The UK government has outlined a plan to pay up to £100 million per new antibiotic under a first-of-its-kind “subscription-based payment model”. This paves the way for a global pull incentive of up to US$4 billion for new antibiotics, if other governments follow suit.
Faced with a dwindling antibiotic pipeline and increasing risk of antibiotic resistance, infectious disease experts have long argued that market entry rewards are needed to encourage work on much-needed new antibiotics. The UK’s NHS and NICE have now disclosed a plan to pay drug developers £10 million per year for a decade for each of 2 new antibiotics against WHO priority pathogens, under an antibiotic pull incentive programme. The pilot programme is set to start selecting products to assess later this year, and contracts are set to be finalized by April 2022.

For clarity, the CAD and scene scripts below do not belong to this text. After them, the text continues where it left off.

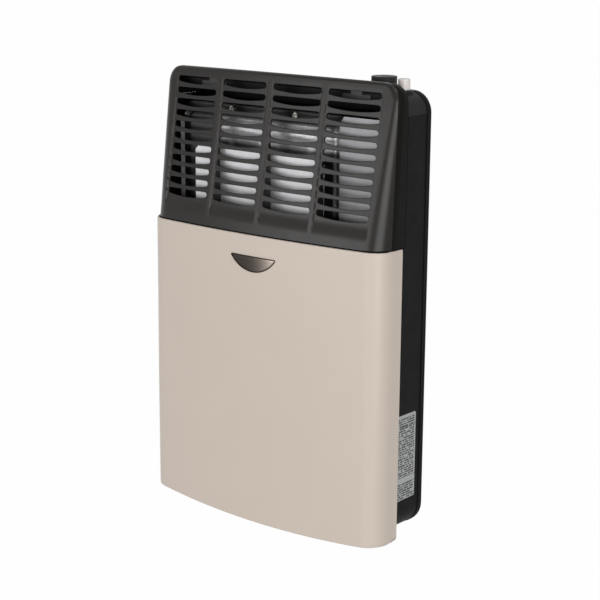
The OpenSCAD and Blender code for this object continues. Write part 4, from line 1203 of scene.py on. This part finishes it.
def build_chamber():
    x0, x1, z0, z1 = CHAMBER
    grow, step = FLANGE_W, 2.4

    def box_distance(x, z, g, r):
        """Distance inside (negative) or outside a rounded rectangle grown by g."""
        cx, cz = (x0 + x1) / 2, (z0 + z1) / 2
        hx, hz = (x1 - x0) / 2 + g - r, (z1 - z0) / 2 + g - r
        dx, dz = abs(x - cx) - hx, abs(z - cz) - hz
        return math.hypot(max(dx, 0), max(dz, 0)) + min(max(dx, dz), 0) - r

    nx = int(round((x1 - x0 + 2 * grow) / step))
    nz = int(round((z1 - z0 + 2 * grow) / step))
    verts, index = [], {}
    for i in range(nx + 1):
        for j in range(nz + 1):
            x = x0 - grow + (x1 - x0 + 2 * grow) * i / nx
            z = z0 - grow + (z1 - z0 + 2 * grow) * j / nz
            d = box_distance(x, z, grow, FLANGE_R)
            if d > step * 0.75:
                continue
            if d > 0:
                # pull the outermost points onto the round corner
                cx = min(max(x, x0 + 4), x1 - 4)
                cz = min(max(z, z0 + 4), z1 - 4)
                away = math.hypot(x - cx, z - cz)
                x, z = cx + (x - cx) * FLANGE_R / away, cz + (z - cz) * FLANGE_R / away
            gd = math.hypot(x - GLASS_X, z - GLASS_Z)
            if gd < GLASS_R + step * 0.7:
                if gd < GLASS_R - step * 0.7:
                    continue
                x = GLASS_X + (x - GLASS_X) * GLASS_R / gd
                z = GLASS_Z + (z - GLASS_Z) * GLASS_R / gd
            inner = box_distance(x, z, 0.0, FACE_R)
            y = FLANGE_Y - FACE_RISE * (1 - float(smooth(-4.2, 0.2, inner)))
            for fx in FLUTE_XS:
                dx = abs(x - fx)
                if dx < FLUTE_HALF:
                    shape = 1 - (dx / FLUTE_HALF) ** 2
                    shape = shape * shape * (3 - 2 * shape)
                    ends = float(smooth(*FLUTE_FOOT, z) * (1 - smooth(*FLUTE_HEAD, z)))
                    y -= FLUTE_RISE * shape * ends
            index[(i, j)] = len(verts)
            verts.append((x, y, z))
    faces = []
    for (i, j) in list(index):
        quad = [(i, j), (i + 1, j), (i + 1, j + 1), (i, j + 1)]
        if all(q in index for q in quad):
            faces.append(tuple(index[q] for q in quad))
    ob = add_piece("chamber_face", verts, faces, "enamel", replaces=["chamber_front"], slot="heat_enamel")
    thicken(ob, 0.001)
    weighted(ob)


build_chamber()

# -------- light and floor


def area_light(name, azimuth, elevation, distance, size, power):
    """Soft box facing the heater, seen from it at an azimuth and elevation."""
    data = bpy.data.lights.new(name, "AREA")
    data.shape = "RECTANGLE"
    data.size, data.size_y = size
    data.energy = power
    ob = add_object(name, data)
    place = towards(azimuth, elevation) * distance
    ob.location = place
    ob.rotation_euler = (-place).to_track_quat("-Z", "Y").to_euler()


area_light("key", -14, 5, 3.3, (3.2, 1.1), 44)
area_light("fill", 54, 2, 3.2, (1.8, 1.0), 36)
area_light("upper_side", 78, 52, 3.2, (1.6, 1.6), 22)


SURROUND_LIGHT = 0.25
WHITE = {"Color": (1, 1, 1, 1), "Strength": 1.0}
FLOOR_HALF, FLOOR_Z = 30.0, -1.1
FLOOR_WHITE_SHARE = 0.985  # the rest of what the camera sees of the floor keeps the shadow


def white_where_seen(n):
    """1 for rays from the camera, from mirrors and through glass, 0 for the others."""
    path = n.add("ShaderNodeLightPath").outputs
    seen = path["Is Camera Ray"]
    for ray in ("Is Glossy Ray", "Is Transmission Ray"):
        seen = n.math("MAXIMUM", seen, path[ray])
    return seen


def mix_into(n, factor, first, second, output):
    mix = n.add("ShaderNodeMixShader", enumerate((factor, first.outputs[0], second.outputs[0])))
    n.feed(n.tree.nodes[output], {"Surface": mix.outputs[0]})


def build_world():
    SCENE.world = bpy.data.worlds.new("world")
    n = Nodes(SCENE.world)
    lit = n.feed(n.tree.nodes["Background"], {**WHITE, "Strength": SURROUND_LIGHT})
    mix_into(n, white_where_seen(n), lit, n.add("ShaderNodeBackground", WHITE), "World Output")


def build_floor():
    mesh = bpy.data.meshes.new("floor")
    corners = [(-1, -1), (1, -1), (1, 1), (-1, 1)]
    mesh.from_pydata([(x * FLOOR_HALF, y * FLOOR_HALF, FLOOR_Z) for x, y in corners], [], [(0, 1, 2, 3)])
    floor = add_object("floor", mesh)
    n = Nodes(bpy.data.materials.new("floor_white"))
    n.set(Base_Color=(0.86, 0.86, 0.86, 1), Roughness=0.9)
    share = n.math("MULTIPLY", white_where_seen(n), FLOOR_WHITE_SHARE)
    bsdf = n.tree.nodes["Principled BSDF"]
    mix_into(n, share, bsdf, n.add("ShaderNodeEmission", WHITE), "Material Output")
    mesh.materials.append(n.owner)


build_world()
build_floor()

SCENE.view_settings.view_transform = "Standard"
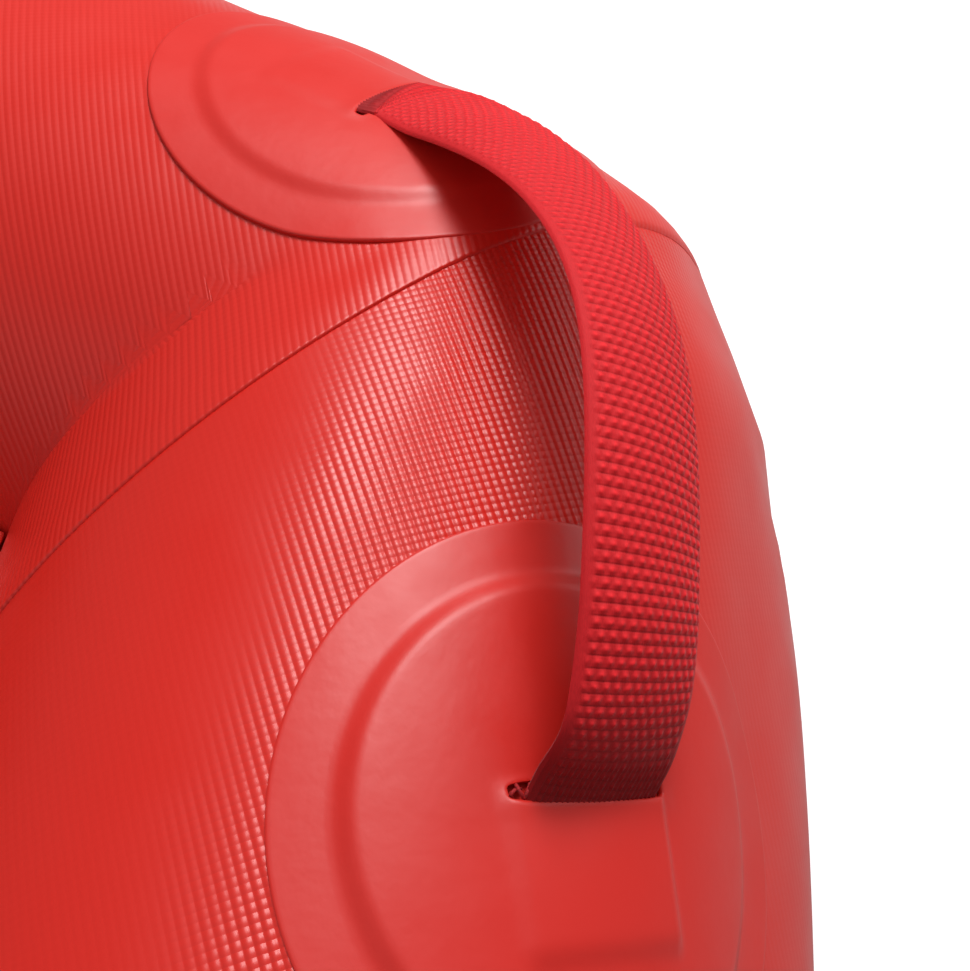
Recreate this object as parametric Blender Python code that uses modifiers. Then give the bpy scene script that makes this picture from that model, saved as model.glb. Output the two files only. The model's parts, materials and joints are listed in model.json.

John Rex, CMO at F2G, and Kevin Outterson, Executive Director at CARB-X, noted in an analysis of this plan that if other countries chip in equivalent amounts, scaled to GDP, the total value of this antibiotic pull incentive would be around $4 billion. “Overall, we see this as an outstanding step forward,” they write. “England cannot (and should not) do this alone. Every member of the G20 needs to step up as well! If they do not do this, the total reward will be inadequate to sustain a vibrant pipeline and R&D community.”